Despite the shortcomings of her text-centered approach, by discussing virtuality in terms of the of reading and writing, Ryan allows even those without a working knowledge of VR to understand "the poetics of immersion." In the second section of the book, she draws from research in the fields of cognitive psychology, analytic philosophy, and phenomenology to offer several productive metaphors for how texts produce immersion. Ryan goes on to describe the "mental operations and textual features" that create three types of immersion: spatial, temporal and emotional using examples from texts by Proust, Sebald, Joyce and others.

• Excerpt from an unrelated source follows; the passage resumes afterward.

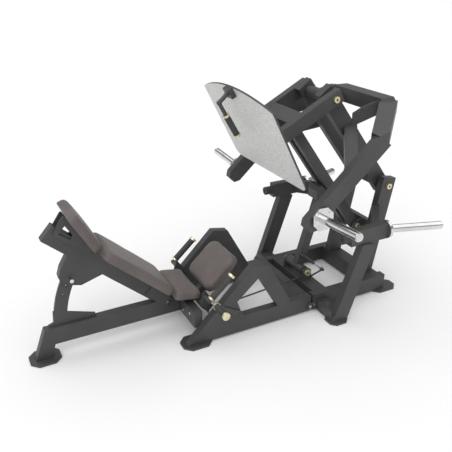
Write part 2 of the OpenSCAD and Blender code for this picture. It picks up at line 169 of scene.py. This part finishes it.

In the third section of the book, Ryan decries the postmodernist tendency to reject reader immersion as "incompatible with self-reflectivity." Instead, she explores ways to "restore contact with the surface" through interactivity. Here, she provides an intriguing analysis of "text as game," a metaphor which she compares and contrasts with "text as world." In the final two chapters of this section, Ryan uses her own taxonomy to analyze and diagram patterns of interactivity found in electronic literature and computer games, concluding this section with an in-depth analysis of what she calls the "exploratory external" interactivity of hypertext. Again, although these considerations are not directly applicable to VR, broad-minded readers will be rewarded with novel ways to approach the competing demands for immersion, cohesive narrative design and user freedom.

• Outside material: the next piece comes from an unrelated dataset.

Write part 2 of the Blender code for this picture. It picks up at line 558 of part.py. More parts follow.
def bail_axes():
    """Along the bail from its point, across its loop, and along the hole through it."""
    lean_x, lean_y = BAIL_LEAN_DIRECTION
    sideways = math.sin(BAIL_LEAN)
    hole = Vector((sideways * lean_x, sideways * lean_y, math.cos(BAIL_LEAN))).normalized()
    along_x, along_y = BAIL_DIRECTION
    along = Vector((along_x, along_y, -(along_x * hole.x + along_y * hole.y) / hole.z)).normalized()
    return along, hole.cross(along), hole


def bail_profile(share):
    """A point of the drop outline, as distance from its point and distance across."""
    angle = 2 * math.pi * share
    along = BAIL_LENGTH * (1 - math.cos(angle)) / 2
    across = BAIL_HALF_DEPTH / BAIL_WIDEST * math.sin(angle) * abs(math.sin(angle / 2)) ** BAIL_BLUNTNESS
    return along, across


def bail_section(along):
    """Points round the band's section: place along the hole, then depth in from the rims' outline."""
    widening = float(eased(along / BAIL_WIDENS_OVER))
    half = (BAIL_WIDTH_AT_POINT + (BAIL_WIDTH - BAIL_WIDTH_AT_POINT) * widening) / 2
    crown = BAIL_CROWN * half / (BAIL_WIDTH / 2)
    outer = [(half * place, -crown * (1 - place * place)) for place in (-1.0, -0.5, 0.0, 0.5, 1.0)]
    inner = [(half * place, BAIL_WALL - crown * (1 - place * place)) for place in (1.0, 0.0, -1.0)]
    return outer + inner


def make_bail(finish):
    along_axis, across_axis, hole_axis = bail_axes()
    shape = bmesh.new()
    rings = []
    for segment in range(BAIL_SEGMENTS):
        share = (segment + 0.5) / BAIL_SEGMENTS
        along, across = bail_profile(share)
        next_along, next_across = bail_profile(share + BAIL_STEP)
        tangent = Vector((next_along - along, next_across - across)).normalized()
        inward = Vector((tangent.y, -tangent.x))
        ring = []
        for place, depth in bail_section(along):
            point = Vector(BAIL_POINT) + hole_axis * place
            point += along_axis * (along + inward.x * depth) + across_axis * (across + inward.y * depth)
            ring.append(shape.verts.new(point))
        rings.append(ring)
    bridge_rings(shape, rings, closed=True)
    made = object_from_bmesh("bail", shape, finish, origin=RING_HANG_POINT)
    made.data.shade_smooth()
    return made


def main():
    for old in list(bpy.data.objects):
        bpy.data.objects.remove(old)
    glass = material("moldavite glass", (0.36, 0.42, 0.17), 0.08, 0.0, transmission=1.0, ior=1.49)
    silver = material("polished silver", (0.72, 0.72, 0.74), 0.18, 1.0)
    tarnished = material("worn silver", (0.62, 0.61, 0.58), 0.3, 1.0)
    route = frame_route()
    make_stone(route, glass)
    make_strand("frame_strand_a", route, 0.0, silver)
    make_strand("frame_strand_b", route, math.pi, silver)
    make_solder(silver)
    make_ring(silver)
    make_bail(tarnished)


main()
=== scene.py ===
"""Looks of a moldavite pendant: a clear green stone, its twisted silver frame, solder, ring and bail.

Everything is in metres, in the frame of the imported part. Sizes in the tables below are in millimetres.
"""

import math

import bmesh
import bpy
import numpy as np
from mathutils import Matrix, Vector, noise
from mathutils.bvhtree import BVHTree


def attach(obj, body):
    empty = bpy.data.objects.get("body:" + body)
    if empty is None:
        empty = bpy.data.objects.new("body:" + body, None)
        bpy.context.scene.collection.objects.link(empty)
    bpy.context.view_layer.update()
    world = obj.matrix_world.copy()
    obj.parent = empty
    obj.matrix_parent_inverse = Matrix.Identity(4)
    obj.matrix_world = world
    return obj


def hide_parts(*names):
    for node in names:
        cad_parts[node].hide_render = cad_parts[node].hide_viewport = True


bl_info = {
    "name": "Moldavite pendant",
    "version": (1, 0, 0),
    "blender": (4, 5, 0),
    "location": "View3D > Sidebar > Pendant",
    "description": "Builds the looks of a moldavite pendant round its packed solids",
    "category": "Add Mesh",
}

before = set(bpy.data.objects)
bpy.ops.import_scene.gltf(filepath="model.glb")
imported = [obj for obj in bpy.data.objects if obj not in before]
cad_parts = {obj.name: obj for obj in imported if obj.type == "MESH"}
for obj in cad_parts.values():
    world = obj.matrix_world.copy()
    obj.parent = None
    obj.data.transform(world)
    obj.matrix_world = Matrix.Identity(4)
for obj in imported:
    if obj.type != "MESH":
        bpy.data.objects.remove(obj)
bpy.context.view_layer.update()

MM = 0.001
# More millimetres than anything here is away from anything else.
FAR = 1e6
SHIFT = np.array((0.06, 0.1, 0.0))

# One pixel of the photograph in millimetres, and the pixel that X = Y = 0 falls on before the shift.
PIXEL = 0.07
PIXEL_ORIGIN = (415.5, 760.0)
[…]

Char Davies' beautiful Osmose, a virtual reality work from 1995

Having spent the majority of the book analyzing text, Ryan ends with a perhaps unavoidably hurried analysis of more recent forms of virtuality:multimodal stories, alternative reality games (ARG's), locative narrative, and early VR. These are the weakest chapters in the book, for, what makes Narrative as Virtual Reality 2 so worthwhile, is precisely its focus on reading and writing. Although Ryan privileges the unification of interactivity, immersion, and narrativity as exemplified by the holo-deck, her literary approach allows her to raise fundamental questions about the nature of these concepts without making delimiting pronouncements. The fact is that there are many reasons one might create in virtual reality including a desire to investigate the nature of a presence, sensual perception, identity, consciousness and empathy and these explorations may require different approaches. Moreover, VR encourages novel collaborations between writers, visual artists, composers, scientists, designers, software developers, engineers and programmers. In future postings, I will be presenting artists who are working with VR in these varied ways. In the meantime, Ryan's book makes an invaluable introduction to key ideas and questions related to this exciting and evolving medium.